**Exercise brief**
Collect all lines containing the word "collection" from the data.

**Data lines**
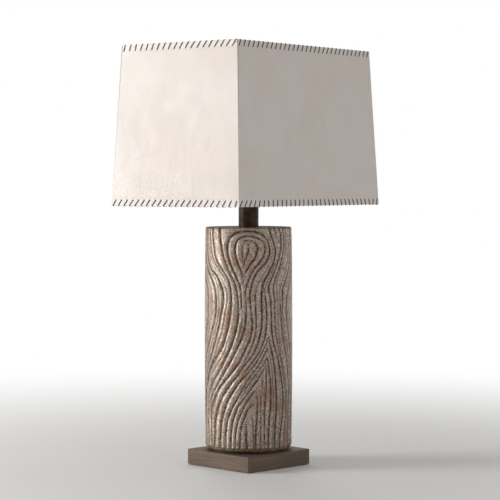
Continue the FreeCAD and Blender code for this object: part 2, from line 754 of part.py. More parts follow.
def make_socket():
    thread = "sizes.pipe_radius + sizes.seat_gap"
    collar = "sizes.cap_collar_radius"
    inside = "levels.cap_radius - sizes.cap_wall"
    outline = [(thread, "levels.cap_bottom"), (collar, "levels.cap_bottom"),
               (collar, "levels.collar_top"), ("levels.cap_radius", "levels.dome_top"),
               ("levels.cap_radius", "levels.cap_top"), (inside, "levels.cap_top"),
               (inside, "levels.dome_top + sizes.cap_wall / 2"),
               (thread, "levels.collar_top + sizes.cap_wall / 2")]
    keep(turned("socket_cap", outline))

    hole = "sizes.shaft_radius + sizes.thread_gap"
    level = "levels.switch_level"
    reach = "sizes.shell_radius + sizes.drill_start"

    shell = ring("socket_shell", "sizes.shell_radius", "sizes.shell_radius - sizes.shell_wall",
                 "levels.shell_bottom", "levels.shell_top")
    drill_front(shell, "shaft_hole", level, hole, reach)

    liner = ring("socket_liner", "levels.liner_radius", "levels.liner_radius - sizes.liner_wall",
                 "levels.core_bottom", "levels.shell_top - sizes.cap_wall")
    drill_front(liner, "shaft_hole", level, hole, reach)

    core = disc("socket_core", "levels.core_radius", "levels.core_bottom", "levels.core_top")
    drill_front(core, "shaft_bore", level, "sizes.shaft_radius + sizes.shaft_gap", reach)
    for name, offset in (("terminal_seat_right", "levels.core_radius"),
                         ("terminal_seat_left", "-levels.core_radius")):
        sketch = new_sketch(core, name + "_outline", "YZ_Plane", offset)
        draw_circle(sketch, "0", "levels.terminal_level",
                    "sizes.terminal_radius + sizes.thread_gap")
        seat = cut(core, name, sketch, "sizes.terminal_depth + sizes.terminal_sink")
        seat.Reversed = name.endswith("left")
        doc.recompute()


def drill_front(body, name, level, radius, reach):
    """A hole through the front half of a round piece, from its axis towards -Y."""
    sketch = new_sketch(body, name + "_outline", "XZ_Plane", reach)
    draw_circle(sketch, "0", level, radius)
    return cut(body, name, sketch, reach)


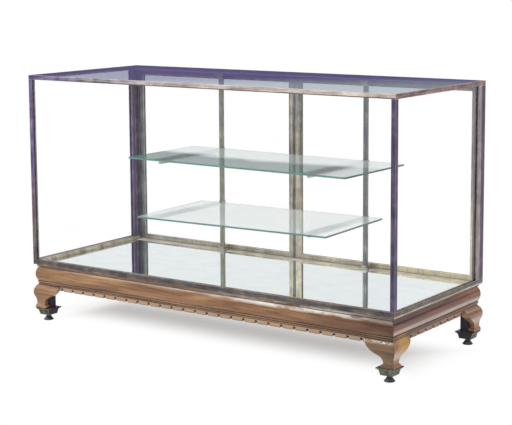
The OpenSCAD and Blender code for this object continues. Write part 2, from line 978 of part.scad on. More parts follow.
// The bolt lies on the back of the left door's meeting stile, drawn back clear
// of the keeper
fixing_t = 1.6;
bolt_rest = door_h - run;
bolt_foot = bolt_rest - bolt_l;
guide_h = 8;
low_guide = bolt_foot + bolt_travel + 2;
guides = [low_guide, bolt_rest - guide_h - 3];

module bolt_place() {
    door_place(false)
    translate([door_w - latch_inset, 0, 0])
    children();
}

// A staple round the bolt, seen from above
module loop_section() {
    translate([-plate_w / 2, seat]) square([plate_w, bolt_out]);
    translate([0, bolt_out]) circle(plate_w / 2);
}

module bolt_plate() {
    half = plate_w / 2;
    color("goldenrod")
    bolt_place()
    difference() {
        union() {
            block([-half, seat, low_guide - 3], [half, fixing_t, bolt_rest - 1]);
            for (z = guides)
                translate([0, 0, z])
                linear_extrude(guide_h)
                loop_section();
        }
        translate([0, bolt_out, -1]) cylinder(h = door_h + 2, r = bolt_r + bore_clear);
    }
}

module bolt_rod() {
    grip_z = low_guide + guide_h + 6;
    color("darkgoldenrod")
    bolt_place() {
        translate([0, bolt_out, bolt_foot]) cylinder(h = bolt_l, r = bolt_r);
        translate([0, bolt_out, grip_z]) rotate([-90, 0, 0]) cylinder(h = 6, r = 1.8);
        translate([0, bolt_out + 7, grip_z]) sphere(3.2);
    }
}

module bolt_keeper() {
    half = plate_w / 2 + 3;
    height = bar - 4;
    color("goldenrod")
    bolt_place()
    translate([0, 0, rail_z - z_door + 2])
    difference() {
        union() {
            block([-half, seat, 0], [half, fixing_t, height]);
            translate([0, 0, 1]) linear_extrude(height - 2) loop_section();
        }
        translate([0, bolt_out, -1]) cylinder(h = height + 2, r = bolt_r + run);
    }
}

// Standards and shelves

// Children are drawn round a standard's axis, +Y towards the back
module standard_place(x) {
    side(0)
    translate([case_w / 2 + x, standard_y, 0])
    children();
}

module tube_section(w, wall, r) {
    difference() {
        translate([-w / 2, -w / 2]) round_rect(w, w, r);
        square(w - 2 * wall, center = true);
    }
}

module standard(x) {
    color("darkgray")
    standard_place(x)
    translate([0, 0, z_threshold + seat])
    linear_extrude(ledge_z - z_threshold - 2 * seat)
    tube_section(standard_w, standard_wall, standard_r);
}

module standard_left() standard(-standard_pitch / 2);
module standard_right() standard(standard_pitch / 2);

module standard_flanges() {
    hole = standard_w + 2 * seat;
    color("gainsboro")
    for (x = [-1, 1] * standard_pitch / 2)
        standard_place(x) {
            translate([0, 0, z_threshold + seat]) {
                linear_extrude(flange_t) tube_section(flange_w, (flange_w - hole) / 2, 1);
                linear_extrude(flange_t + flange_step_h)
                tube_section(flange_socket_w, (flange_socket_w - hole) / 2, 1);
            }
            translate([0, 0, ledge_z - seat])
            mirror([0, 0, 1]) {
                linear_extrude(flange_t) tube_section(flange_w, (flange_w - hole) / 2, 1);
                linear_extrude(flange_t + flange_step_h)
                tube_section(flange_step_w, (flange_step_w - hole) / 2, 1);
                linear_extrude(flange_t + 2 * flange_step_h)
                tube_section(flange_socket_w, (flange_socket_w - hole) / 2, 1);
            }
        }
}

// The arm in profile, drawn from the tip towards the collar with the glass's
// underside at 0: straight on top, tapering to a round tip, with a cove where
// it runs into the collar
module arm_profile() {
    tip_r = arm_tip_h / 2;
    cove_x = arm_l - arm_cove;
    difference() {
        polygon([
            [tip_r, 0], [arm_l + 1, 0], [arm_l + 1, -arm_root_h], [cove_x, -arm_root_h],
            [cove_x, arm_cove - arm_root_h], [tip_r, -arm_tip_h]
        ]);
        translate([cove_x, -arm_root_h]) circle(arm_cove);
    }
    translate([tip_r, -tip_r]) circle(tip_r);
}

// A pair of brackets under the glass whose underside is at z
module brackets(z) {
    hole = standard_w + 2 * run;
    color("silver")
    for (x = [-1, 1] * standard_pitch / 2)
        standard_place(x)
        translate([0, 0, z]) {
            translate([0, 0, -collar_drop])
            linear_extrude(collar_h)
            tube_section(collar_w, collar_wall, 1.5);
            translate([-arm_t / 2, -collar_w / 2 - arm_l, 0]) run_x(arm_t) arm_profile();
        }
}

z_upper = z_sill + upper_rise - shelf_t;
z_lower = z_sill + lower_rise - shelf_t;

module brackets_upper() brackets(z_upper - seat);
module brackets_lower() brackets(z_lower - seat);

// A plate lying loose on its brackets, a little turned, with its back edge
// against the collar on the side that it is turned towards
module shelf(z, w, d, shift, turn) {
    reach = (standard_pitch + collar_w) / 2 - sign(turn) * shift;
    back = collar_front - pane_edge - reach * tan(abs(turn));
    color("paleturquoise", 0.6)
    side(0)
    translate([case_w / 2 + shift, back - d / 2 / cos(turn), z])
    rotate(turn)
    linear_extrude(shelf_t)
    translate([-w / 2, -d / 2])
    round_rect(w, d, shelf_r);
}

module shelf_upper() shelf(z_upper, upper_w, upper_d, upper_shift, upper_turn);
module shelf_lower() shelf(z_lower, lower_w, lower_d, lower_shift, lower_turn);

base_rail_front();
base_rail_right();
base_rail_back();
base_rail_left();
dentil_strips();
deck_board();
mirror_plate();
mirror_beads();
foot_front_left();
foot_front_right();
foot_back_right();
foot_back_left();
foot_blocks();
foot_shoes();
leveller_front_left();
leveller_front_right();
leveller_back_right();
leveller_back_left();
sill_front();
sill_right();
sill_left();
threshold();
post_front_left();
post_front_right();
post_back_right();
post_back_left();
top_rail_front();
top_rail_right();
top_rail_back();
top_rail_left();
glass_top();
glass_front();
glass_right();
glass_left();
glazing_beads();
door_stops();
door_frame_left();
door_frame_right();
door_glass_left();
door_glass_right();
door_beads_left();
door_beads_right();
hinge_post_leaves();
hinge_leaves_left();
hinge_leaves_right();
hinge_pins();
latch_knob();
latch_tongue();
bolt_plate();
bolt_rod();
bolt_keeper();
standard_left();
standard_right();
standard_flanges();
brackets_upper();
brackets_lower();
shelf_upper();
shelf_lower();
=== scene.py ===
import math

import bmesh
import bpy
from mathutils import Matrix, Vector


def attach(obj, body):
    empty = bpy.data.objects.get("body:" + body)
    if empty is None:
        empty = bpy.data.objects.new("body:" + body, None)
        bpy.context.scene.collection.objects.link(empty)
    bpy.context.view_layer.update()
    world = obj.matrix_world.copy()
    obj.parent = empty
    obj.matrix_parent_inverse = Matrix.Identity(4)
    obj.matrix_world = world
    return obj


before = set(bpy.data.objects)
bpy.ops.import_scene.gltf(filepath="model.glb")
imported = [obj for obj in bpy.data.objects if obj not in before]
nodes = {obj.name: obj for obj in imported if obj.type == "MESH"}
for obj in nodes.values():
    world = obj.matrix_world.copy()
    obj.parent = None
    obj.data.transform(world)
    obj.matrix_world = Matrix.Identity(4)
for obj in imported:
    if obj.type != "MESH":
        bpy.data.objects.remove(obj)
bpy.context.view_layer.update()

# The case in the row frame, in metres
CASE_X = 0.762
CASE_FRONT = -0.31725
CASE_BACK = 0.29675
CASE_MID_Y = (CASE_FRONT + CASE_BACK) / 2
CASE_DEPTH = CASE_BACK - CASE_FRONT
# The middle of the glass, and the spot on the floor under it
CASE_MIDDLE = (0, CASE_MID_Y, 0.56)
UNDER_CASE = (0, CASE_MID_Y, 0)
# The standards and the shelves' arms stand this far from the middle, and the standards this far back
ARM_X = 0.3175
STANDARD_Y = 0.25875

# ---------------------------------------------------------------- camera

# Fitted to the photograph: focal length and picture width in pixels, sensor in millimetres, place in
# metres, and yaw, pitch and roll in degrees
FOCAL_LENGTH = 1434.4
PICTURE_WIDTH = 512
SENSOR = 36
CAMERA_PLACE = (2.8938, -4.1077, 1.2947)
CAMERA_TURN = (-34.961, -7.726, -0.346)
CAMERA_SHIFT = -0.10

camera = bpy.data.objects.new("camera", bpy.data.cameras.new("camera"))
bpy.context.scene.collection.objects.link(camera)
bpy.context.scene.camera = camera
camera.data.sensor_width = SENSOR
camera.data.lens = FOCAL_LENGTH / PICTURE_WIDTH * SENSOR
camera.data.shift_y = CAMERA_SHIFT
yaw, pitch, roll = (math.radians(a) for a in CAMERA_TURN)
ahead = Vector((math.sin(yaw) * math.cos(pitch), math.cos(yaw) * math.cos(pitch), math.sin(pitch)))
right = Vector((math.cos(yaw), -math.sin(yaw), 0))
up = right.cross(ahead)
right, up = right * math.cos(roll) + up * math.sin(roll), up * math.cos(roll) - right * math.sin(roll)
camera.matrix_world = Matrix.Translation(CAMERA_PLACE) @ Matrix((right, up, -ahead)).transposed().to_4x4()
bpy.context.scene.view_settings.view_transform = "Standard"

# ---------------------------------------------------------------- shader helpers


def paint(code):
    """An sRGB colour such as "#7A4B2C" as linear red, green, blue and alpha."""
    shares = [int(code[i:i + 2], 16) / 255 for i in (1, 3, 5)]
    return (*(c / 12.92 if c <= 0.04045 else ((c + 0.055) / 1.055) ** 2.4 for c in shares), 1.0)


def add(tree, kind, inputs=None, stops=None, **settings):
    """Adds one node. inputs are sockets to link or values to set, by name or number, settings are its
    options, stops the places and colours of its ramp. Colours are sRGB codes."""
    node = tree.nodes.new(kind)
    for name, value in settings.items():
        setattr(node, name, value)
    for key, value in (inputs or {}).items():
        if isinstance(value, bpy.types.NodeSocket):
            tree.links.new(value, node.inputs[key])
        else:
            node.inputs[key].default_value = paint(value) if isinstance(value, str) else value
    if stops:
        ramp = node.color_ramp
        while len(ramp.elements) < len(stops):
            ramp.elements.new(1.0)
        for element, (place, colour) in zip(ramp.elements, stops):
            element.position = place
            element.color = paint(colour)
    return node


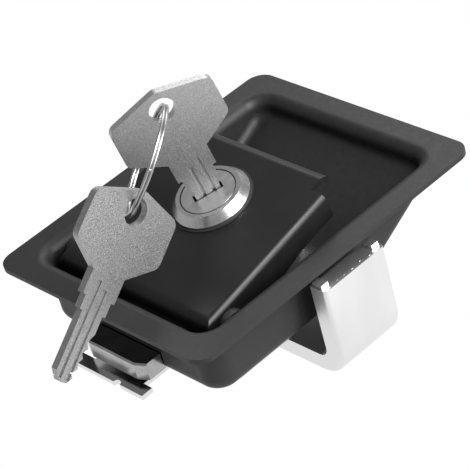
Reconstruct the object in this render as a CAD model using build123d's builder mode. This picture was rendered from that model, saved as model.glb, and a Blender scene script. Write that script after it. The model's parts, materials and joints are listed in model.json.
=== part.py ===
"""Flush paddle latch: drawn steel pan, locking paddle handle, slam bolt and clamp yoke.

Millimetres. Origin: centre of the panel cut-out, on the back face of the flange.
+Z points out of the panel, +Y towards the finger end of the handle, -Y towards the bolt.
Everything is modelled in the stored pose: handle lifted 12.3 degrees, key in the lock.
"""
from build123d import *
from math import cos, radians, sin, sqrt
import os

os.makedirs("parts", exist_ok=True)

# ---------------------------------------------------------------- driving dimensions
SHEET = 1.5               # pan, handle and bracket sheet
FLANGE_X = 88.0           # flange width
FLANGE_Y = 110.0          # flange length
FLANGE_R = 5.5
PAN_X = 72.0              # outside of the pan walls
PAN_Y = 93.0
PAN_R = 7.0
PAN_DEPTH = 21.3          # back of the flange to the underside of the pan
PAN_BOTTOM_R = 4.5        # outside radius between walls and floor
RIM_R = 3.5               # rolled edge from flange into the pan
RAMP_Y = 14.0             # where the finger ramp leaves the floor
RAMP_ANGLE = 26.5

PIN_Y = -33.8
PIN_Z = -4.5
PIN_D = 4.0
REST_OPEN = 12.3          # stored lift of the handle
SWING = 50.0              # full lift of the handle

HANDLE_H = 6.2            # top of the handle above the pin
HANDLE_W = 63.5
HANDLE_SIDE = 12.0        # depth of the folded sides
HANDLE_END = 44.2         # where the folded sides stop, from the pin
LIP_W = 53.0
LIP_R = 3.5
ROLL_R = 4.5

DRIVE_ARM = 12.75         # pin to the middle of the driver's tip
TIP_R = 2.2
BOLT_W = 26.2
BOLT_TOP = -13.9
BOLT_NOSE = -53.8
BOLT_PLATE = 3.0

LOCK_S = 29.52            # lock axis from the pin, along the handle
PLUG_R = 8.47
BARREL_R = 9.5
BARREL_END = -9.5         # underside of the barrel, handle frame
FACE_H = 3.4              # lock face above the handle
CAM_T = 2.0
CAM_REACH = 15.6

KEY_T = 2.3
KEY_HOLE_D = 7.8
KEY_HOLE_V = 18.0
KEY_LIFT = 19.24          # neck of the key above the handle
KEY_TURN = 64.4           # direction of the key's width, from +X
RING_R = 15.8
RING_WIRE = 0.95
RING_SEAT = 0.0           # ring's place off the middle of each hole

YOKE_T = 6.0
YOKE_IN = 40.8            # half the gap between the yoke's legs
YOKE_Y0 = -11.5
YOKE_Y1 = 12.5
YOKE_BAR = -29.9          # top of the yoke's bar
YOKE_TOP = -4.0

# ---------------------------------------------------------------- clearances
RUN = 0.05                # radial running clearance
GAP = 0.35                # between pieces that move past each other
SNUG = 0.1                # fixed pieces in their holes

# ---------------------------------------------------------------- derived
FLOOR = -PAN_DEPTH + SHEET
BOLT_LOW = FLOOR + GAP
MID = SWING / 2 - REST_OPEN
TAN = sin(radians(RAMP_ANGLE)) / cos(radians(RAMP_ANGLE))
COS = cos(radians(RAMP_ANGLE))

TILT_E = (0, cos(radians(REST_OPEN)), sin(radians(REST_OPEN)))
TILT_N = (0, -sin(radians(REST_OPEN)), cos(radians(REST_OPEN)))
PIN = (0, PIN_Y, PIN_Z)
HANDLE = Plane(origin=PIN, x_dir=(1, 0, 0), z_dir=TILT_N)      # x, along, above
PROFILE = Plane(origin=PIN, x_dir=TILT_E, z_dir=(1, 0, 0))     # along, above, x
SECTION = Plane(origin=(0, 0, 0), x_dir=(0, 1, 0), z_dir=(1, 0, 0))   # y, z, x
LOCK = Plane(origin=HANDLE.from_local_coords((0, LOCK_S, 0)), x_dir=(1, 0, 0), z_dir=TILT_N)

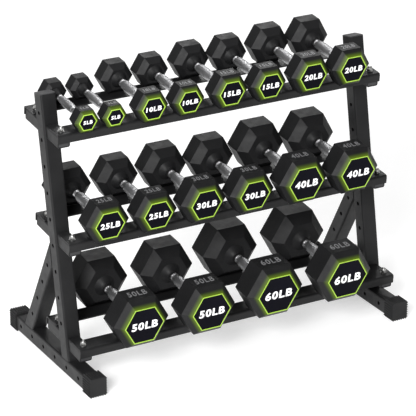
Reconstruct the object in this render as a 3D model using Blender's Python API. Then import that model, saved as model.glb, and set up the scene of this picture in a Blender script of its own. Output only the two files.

**Solved exercise**
        bpy.context.scene.collection.objects.link(empty)
bpy.context.scene.collection.objects.link(camera)